A married couple each having their own bedroom is far easier to explain, I should think. Certainly you could understand why someone might wish to have their own space. It's typical among people who have the means to afford the space for married couples to sleep apart — couples sleeping in the same bed is considered an indication of lower-class sensibilities among the nobility and the more wealthy commoners.
Actually, I've heard it's really common for noble couples to have sex on sofas and divans and the like. Beds are for sleeping, and married couples generally aren't expected to share them.

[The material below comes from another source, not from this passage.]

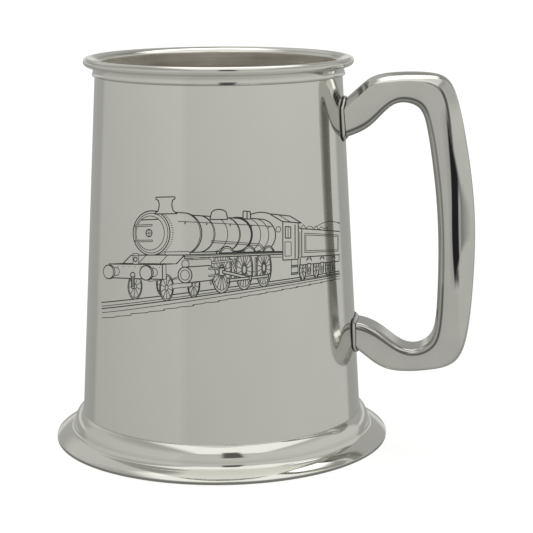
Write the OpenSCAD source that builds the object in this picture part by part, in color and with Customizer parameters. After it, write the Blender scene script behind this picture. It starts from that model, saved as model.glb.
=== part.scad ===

I was never in one of these three-person relationships, that was the original Tamsyn — I think I only ever met Éloïse the once. (She attended Beauxbatons, we met at the Malfoys' Solstice party the winter of my fifth year.) I admit I find the concept fascinating, though, I'll likely end up trying it sometime.
Yes, sorry about the overlong fascism ramble. I've always found political theory interesting.
Given Snape is one of the most important people in your life, I choose to interpret the comparison as a compliment.
On the topic of ritual sacrifice, I expect while most would consider trading one life for a dozen to be morally just, the sacrifice itself is still murder and inherently unjustifiable. The act of the sacrifice itself is immoral, regardless of the ritual's effects.
Killing an opponent in war is permissible, of course — I didn't say their morality isn't inconsistent.
I assure you, Liz, I didn't intend to condescend to you with the comparison to a wolf cub. You are "small and fuzzy and adorable" — these adjective are descriptive, and accurate, and in no way meant to be demeaning. It's simply the truth, I'm afraid there's nothing you can do about it. Sometimes, we simply must play the hand Fate has dealt us.
I was under the impression you enjoyed understanding things. The truth of how society functions can't be learned from a book, you must see it for yourself, you must experience it. The more perspectives you see the world from, the more complete your understanding. If you wanted to come to understand the lives of the poor in the magical world, you might, for example, walk around Charing and speak with prostitutes.
I was given to understand "film" is the material a "movie" is printed on. Perhaps this is another example of words being used differently over here.
We did snog during the show, in fact. I'm a rebel like that.
Tamsyn
Wow, those letters went on way too fucking long, what is wrong with me. By the way, the asterisks with "Tamsyn's got a boyfriend" were originally music notes, stupid things won't display.
Anyway, the little bit of news I mentioned. The entirety of third year is planned now, barring any changes to the plan that might come up. And it's going to be fucking long — a lot of shit happens in third year. Right now, I have at least thirty scenes planned, might be a little more than that if I decide to split the POV on a couple of them. I can't guess how many chapters that will be, but it should be ten at the absolute minimum, but almost certainly more than that. Including the summer stuff, third year should actually be longer than fourth year, and probably fifth year too. Lots of shit going on.
Also, there were originally plans to include Luna in this fic, but she's been cut. Sorry, Luna fans.